Nature abhors a vacuum.
But if nature is not responsible for Rhoda’s behaviour then it must be the environment, and Rhoda’s environment comprises the new kind life styles that are evolving in suburban America. The suburbs are the source of psychic instabilities whether they be intro or extra – verted. Could it be that ‘Evil’ ‘Psychopathy’ call it what you will, oozes out of the ‘burbs’, like dark blood from an infected wound? With the pressure they exert on people to conform to the all American ideal, with their materialistic ethos and spoilt children the suburbs are incubators of the bad seed. In its comfortable setting in the concerns of the characters, these elements are all present in ‘The Bad Seed’ which of course has a significant Hollywood precursor in ‘Mildred Pierce’. Like ‘The Bad Seed’ ‘Mildred Pierce’ is dominated by a twisted mother daughter axis, set in the midst of American plenty. Rhoda feels like a younger model of the precocious spoilt Veda, Mildred Pierce’s daughter. Both ‘Pierce’ and ‘Bad Seed’ are unusually for the movie business female dominated scenarios, less concerned with action more focused on state of mind, the states of mind that were coming to define American life.

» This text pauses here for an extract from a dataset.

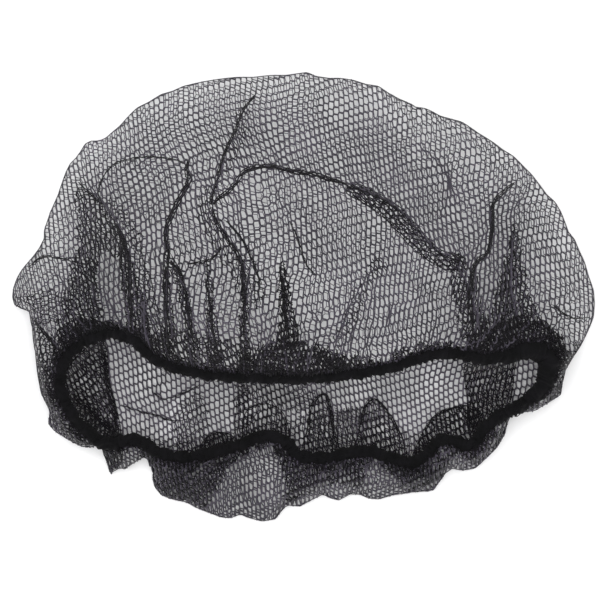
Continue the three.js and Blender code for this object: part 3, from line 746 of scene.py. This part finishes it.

I think Leroy’s direction is self absenting. Like fellow Warner director, Michael Curtis (also director of Mildred Pierce) Leroy is experienced enough to know when to engage in Cinematic manipulations and when to let the script speak for itself with seemingly minimal direction. Coming from the stage, the script is adroitly fashioned to represent the key characters and ideas. It doesn’t necessarily need big production heightened camera work or deft splicing. Leroy is happy to stay a lot of the time in long or medium shot, enabling the viewer to see the interactions and relations, and the camera movement when it happens, works with effect. ‘The Bad Seed’ has a stagey feel, but what we are seeing is theatre; and in contemporary life it is theatre that has come to provide the role model for many of our relationships.